Wealthy Donors Dump Obama Over Climate Fails, Keystone XL Approval
Pete Souza, WhiteHouse.gov/Public Domain
Green donors claim they're dumping Obama after he announced he'll 'fast track' the Keystone XL tar sands pipeline (its southern half, anyway). They're especially mad that the president hasn't even so much as acknowledged the threat the pipeline project poses to climate change, and that he's eager to approve drilling projects to appeal to moderates but won't even discuss global warming in public.
Politico's Morning Energy newsletter featured a roundup of various donor reactions to Obama's speech yesterday. Here are a few of the more interesting ones:
"The president can support solar, but if he is also championing oil and gas drilling, the glaciers will still melt, the seas will still rise, and his kids and mine will have a very scary future," Betsy Taylor, a philanthropic adviser to several climate donors and foundations, told ME. "I think a lot of donors may just sit this election out. We're scared of Romney and Santorum, but we're terrified of how fast the climate is changing and I'm just really wondering if he truly grasps this existential threat.'And here's Jabe Blumenthal, board co-chairman of Seattle-based Washington Progress Alliance and the co-designer of the original version of Microsoft Excel: "What I was looking for was some sign - any sign - that he really gets that tar sands is a climate issue, not just an electoral issue, that he really gets that climate change is an existential threat. And I didn't hear it," said "My checkbook remains closed and, sadly, I'm getting closer and closer to just ripping it up."

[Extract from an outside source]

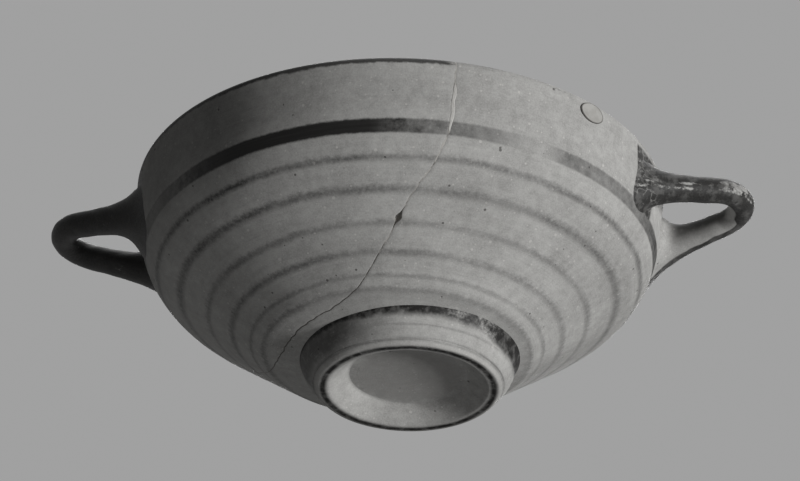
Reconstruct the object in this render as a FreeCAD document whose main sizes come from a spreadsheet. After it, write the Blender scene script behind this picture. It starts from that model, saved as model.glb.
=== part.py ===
"""Two-handled drinking cup (skyphos) of wheel-thrown clay, broken once and mended.

Millimetres. Z is the axis of the bowl, the foot rests on z = 0, +X runs through one handle
and -Y is the side that carries the mended break. The foot was luted on a little off the
bowl's axis, so it has its own centre.
"""
import FreeCAD, Part
import math
import os
import re

import Sketcher
from FreeCAD import Placement, Rotation, Vector

# ---------------------------------------------------------------- driving sizes
SIZES = [
    ("rim_radius", 90.2, "outer radius of the lip"),
    ("rim_height", 75.0, "top of the lip above the resting face"),
    ("wall", 4.4, "thickness of the bowl's wall, square to it"),
    ("lip_round", 1.9, "radius that rounds the lip's outer and inner edges"),
    ("belly_in", 3.2, "how far inside the lip the corner between bowl and upper wall lies"),
    ("belly_height", 44.0, "height of that corner"),
    ("belly_round", 30.0, "outer radius that softens that corner"),
    ("skirt_radius", 45.4, "where the flaring bowl starts, outside the foot"),
    ("skirt_height", 13.4, "height of that start"),
    ("seat_radius", 31.0, "radius of the bowl's underside where the foot is luted on"),
    ("seat_height", 9.5, "height of the underside there"),
    ("base_radius", 27.0, "radius of the flat underside inside the foot"),
    ("base_height", 5.5, "height of that flat underside, the depth of the foot's recess"),
    ("floor_height", 12.2, "top of the floor inside the bowl"),
    ("floor_round", 34.0, "radius between the floor and the flaring inner wall"),
    ("skirt_round", 14.0, "radius that softens the start of the flaring bowl"),
    ("foot_radius", 31.2, "outer radius of the foot at its resting edge"),
    ("foot_swell", 3.6, "how much wider the foot is at the middle of its wall"),
    ("foot_swell_height", 5.2, "height of that middle"),
    ("foot_flare", 5.6, "how much wider the foot is where it meets the bowl"),
    ("foot_top", 11.0, "height at which that width is reached"),
    ("foot_tuck", 2.6, "how far the foot's blank runs on above that, to be fitted to the bowl"),
    ("foot_round", 12.0, "radius of the foot wall's swell"),
    ("foot_inner", 26.8, "inner radius of the resting edge"),
    ("foot_throat", 20.2, "radius of the recess at its floor"),
    ("foot_edge", 0.7, "bevel of the resting edge"),
    ("foot_offset", 4.0, "how far the foot sits off the bowl's axis, towards +X"),
    ("handle_thick", 8.6, "diameter of the rolled handle"),
    ("handle_out", 27.8, "how far outside the lip the tip of the handle's centre line stands"),
    ("handle_nose", 12.3, "radius of the handle's centre line at its tip"),
    ("handle_spread", 20.9, "half the distance between the centres of a handle's two roots"),
    ("root_in", 3.0, "how far inside the lip's radius those roots are, from the YZ plane"),
    ("handle_drop", 14.0, "how far below the lip the handle's centre line starts at its roots"),
    ("handle_cant", 7.6, "degrees by which the handle rises towards its tip"),
    ("root_flare", 3.6, "how much the handle's radius grows where it is luted to the wall"),
    ("root_length", 12.0, "length of that growth along the arm"),
    ("root_depth", 9.0, "how far the arm runs on past its root, to be cut to the wall"),
    ("seam_thick", 0.4, "width of the glued break"),
    ("fill_width", 1.8, "width of the plaster that fills the break's worn edge"),
    ("fill_depth", 2.4, "depth of that plaster"),
    ("fill_rise", 6.0, "height of the plaster's lower end above the belly's corner"),
    ("fill_drop", 9.0, "how far below the lip the plaster's upper end lies"),
    ("label_long", 10.5, "length of the oval label along the rim"),
    ("label_high", 6.5, "height of the oval label"),
    ("label_thick", 0.6, "thickness of the label"),
    ("label_drop", 4.6, "how far below the lip the label's centre lies"),
    ("label_bearing", 37.3, "degrees round the bowl from +X towards -Y to the label"),
]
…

And David Kaplan, a Seattle cleantech entrepreneur: "It saddens me to see the president - whom I strongly supported in 2008 - move away from his commitments to a clean energy future for America, an end to the 'tyranny of oil' and true leadership on climate change. In this election, I'm withholding my support until I see evidence that the president will honor these commitments."
Yesterday, environmental author and activist leader Bill McKibben made a similar, more scathing point.
"No movie producer, fifty years from now, will be able to resist a scene that explains the depth of our addiction to oil," he said. "The president coming to the state that just recorded the hottest summer in American history, in the very week that the nation has seen the weirdest heat wave in its history, and promising not to slow down climate change but instead to speed up the building of pipelines."
Clearly, big donors whose primary concern is climate change are few and far between, and represent but a tiny sliver of the exploding campaign finance pie. But it's newsworthy when those high-profile folks retract support, and such objections may have a chilling effect on other potential donors ambivalent about Obama's progressive record. Still, Soros or Jeremy Grantham or someone would have to pony up some serious Super PAC cash in the name of climate action to bend Obama's tack on climate from the donor base, I imagine.
Hooray for modern American democracy!